Supporting Our Physician Associate Colleagues in the United Kingdom
AAPA Responds to the Leng Review’s Misrepresentation of UK Physician Associates
October 31, 2025
By Todd Pickard, DMSc, PA-C, DFAAPA
President and Chair of the Board, American Academy of Physician Associates
As physician associates (PAs) in the United States, our profession is rooted in one mission: expanding access to safe, high-quality, patient-centered care. Across the Atlantic, our physician associate colleagues in the United Kingdom (UK) share that same mission—but unfortunately, their 20-year history of expanding access and providing safe care is being distorted and misrepresented.
The American Academy of Physician Associates (AAPA) has been in close contact with UMAPs—the recognized trade union for UK Medical Associate Professionals—and has stayed carefully apprised of the concerning situation unfolding abroad. We were disappointed to learn about efforts to strip UK physician associates of their title, as well as implement sweeping changes that could undermine their clinical expertise, limit their ability to care for patients, and put thousands of their jobs at risk. These actions threaten not only the livelihoods of dedicated providers, but more importantly, the continuity, accessibility, and safety of patient care across the UK.
UMAPs estimates that the implementation of these changes could cause thousands of physician associates to lose their jobs overnight due to unilateral contract changes, thereby delaying critical care and reducing access to appointments. The potential loss of experienced physician associates from the workforce would further strain an already overburdened healthcare system. Compounding these concerns, several UK universities have announced that they are suspending or no longer admitting students to physician associate programs, citing uncertainty about the profession’s future.
Serving as the basis for these proposed changes is a recent report known as the Leng Review, accepted in full by the UK government.
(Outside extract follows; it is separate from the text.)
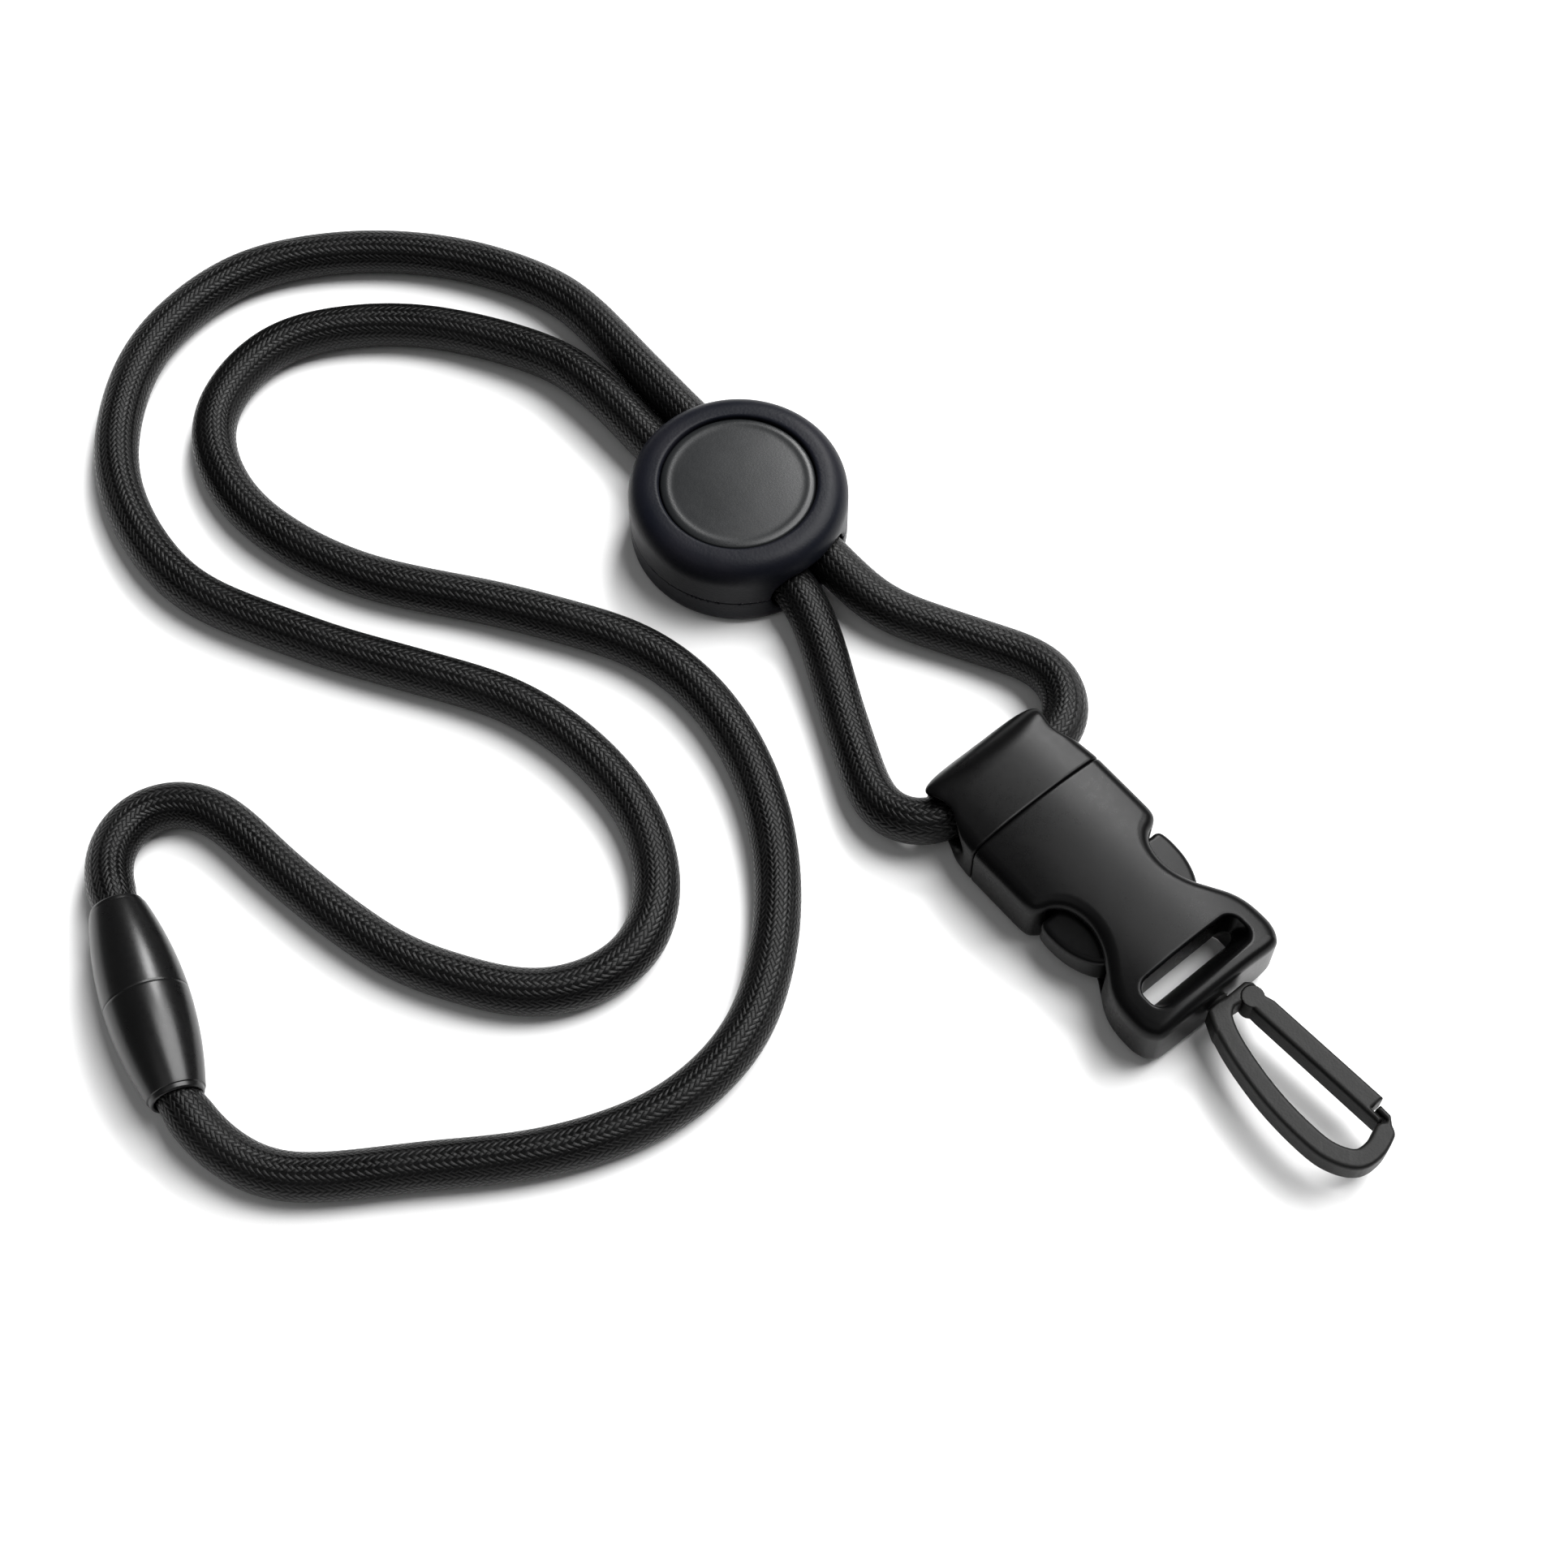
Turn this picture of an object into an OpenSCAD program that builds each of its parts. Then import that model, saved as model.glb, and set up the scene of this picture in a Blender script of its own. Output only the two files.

Given the far-reaching implications this report holds for the PA profession and patient access to care, AAPA undertook a thorough and independent evaluation of the Leng Review. As the leading organization representing physician associates in the United States, the birthplace of the profession, AAPA felt a responsibility to assess the report’s accuracy, fairness, and evidentiary foundation.
Upon completion of this review, AAPA has significant concerns about not just this report’s research methodology and findings, but the rationale behind the recommendations put forth despite lack of evidence. AAPA’s research division found:
- No significant safety or “Never Events.” The Leng Review found no substantive differences in safety, clinical effectiveness, or “Never Events” between physician associates and comparator groups within the National Health Service (NHS).
- Weakness in research methodology undermines the report’s recommendations. The literature review, focus groups, and survey underpinning the Leng Review’s recommendations suffer from methodological flaws, including subjective exclusion of studies, sampling bias, lack of transparency, and non-response bias.
- Secondary data supports physician associate safety. National datasets indicate that physician associates provide care as safe as other NHS professionals. The report’s characterization of these data as “inconclusive” is challenged, and the absence of significant safety concerns should be interpreted as evidence supporting physician associate safety.
- Restrictive recommendations lack evidence and may worsen workforce shortages. Proposals to limit physician associate scope are not supported by the data and could exacerbate existing NHS workforce shortages. Survey responses show many General Practitioners and resident doctors support expanding physician associate responsibilities, and majority of physician associates feel confident in their abilities to manage patients adequately and effectively.
- Policy changes should prioritize evidence-based strategies. The Leng Review advocates for NHS and General Medical Council (GMC) professional changes including clearer role definition, structured credentialing, and enhanced career development for physician associates within multidisciplinary teams. Future policy efforts should focus on enhancing these aspects for the profession, rather than imposing unnecessary and non-evidence-based constraints.
It is clear that the Leng Review authors dismissed the robust, real-world data demonstrating the safety and effectiveness of physician associate-led care. This singular assessment not only endangers the patient and public perception of physician associates in the UK, but around the world—and most critically, it poses a substantial risk to patients’ access to high-quality care under an already strained healthcare system.
As AAPA continues to modernize physician associate practice in the United States, we stand in solidarity with our UK colleagues to ensure that physician associates everywhere can continue providing high-quality, patient-centered care.